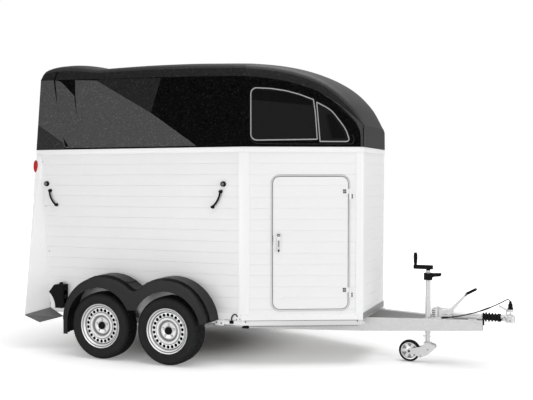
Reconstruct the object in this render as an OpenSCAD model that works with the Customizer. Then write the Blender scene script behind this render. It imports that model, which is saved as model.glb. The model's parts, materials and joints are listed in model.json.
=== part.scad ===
// Two-horse trailer with a moulded hood, plank walls, twin braked axles and a V drawbar.
// X runs forward, Y to the left and Z up. The origin lies on the ground below the middle.

/* [Body] */
// Outer width across the side walls
body_w = 1720; // [1640:10:1800]
// Length of the straight side walls
side_len = 2270; // [2100:10:2500]
// Length of the slanted front, measured along the trailer
nose_run = 986; // [900:2:1080]
// Width of the front wall, across its corners
front_w = 810; // [740:10:900]
// Thickness of every wall
wall_t = 30; // [22:1:40]
// Height of the walls' lower edge above the ground
wall_z = 470; // [450:1:490]
// Height of the walls' upper edge above the ground
belt_z = 1948; // [1900:1:2000]
// Height of the white rail that carries the hood
belt_h = 48; // [35:1:60]
// Height of one wall plank
plank_h = 102; // [90:1:120]
// Width of the groove between two planks
groove_w = 6; // [3:1:10]
// Depth of the groove between two planks
groove_d = 3; // [1:1:6]
// Width of the upright at the bend of each side
post_w = 101; // [80:1:130]
// Width of the upright at each front corner
corner_w = 62; // [45:1:80]
// How far uprights and rails stand proud of the walls
proud = 4; // [2:1:8]
// Thickness of the floor
floor_t = 25; // [18:1:35]

/* [Hood] */
// Thickness of the moulded hood
hood_t = 6; // [4:1:12]
// How far the hood stands out over the rail
hood_over = 8; // [4:1:14]
// Lean of the hood's side panels, in degrees
hood_lean = 2.5; // [0:0.5:5]
// How far the hood's rear edge leans forward at its top
hood_rake = 42; // [0:2:80]
// Roundness of the roof section, 2 is an ellipse
hood_round = 2.6; // [2.2:0.1:4]
// Share of the roof's rise that the flat shoulder over the side's crease takes up
hood_shoulder = 0.46; // [0.3:0.01:0.6]
// How far the shoulder leans in
shoulder_in = 27; // [15:1:40]
// Width of the frame round each window pane
window_frame_w = 14; // [8:1:22]
// Thickness of the window panes
pane_t = 5; // [4:1:8]

/* [Side door] */
// Width of the door leaf
door_w = 682; // [620:2:710]
// Distance from the door leaf's upper edge to the walls' upper edge
door_head = 224; // [190:2:300]
// Height of the door leaf's lower edge above the ground
door_z = 523; // [512:1:560]
// Corner radius of the door leaf
door_r = 60; // [50:1:90]
// Gap between the door leaf and its opening
door_gap = 6.5; // [5:0.5:8]
// Distance of the door's hinge line from the front corner, along the wall
door_hinge_in = 118; // [112:1:140]
// Distance of the hinge line from the door leaf's edge
door_hinge_off = 19; // [8:1:24]

/* [Ramp] */
// Width of each rear column
column_w = 55; // [40:1:70]
// Thickness of the ramp
ramp_t = 50; // [40:1:60]
// Height of the ramp's upper edge above the ground
ramp_top_z = 1936; // [1850:2:1960]
// Gap between the ramp and the columns on each side
ramp_gap = 8; // [6:1:12]
// Rearmost reach of the ramp's hinges behind the side walls
tail_out = 48; // [44:1:60]
// Radius of the ramp's hinge barrels
ramp_barrel_r = 14; // [10:1:18]

/* [Running gear] */
// Radius of the tyres
tyre_r = 317; // [300:1:330]
// Width of the tyres
tyre_w = 195; // [175:5:215]
// Radius of the rims' outer flange
rim_r = 207; // [195:1:215]
// Gap between the front and rear tyres
tyre_apart = 81; // [60:1:120]
// Distance of the rear axle in front of the side walls' rear edge
axle_in = 895; // [850:5:950]
// Gap between the side wall and the tyres
tyre_off = 54.5; // [45:0.5:70]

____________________

- [EXERCISE] Return, please, the lines of the data from the first through the line containing "below the middle.", both kept, exactly as they stand and nothing more.

- [THE RESPONSE]
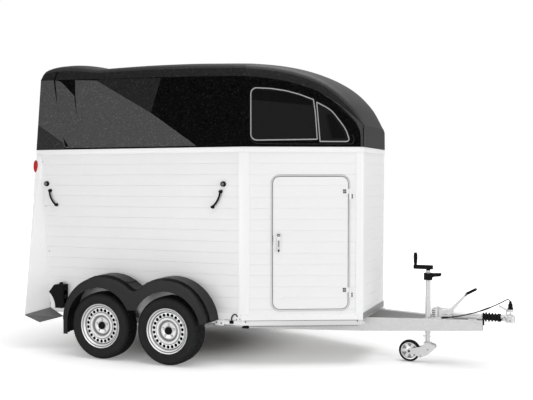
Reconstruct the object in this render as an OpenSCAD model that works with the Customizer. Then write the Blender scene script behind this render. It imports that model, which is saved as model.glb. The model's parts, materials and joints are listed in model.json.
=== part.scad ===
// Two-horse trailer with a moulded hood, plank walls, twin braked axles and a V drawbar.
// X runs forward, Y to the left and Z up. The origin lies on the ground below the middle.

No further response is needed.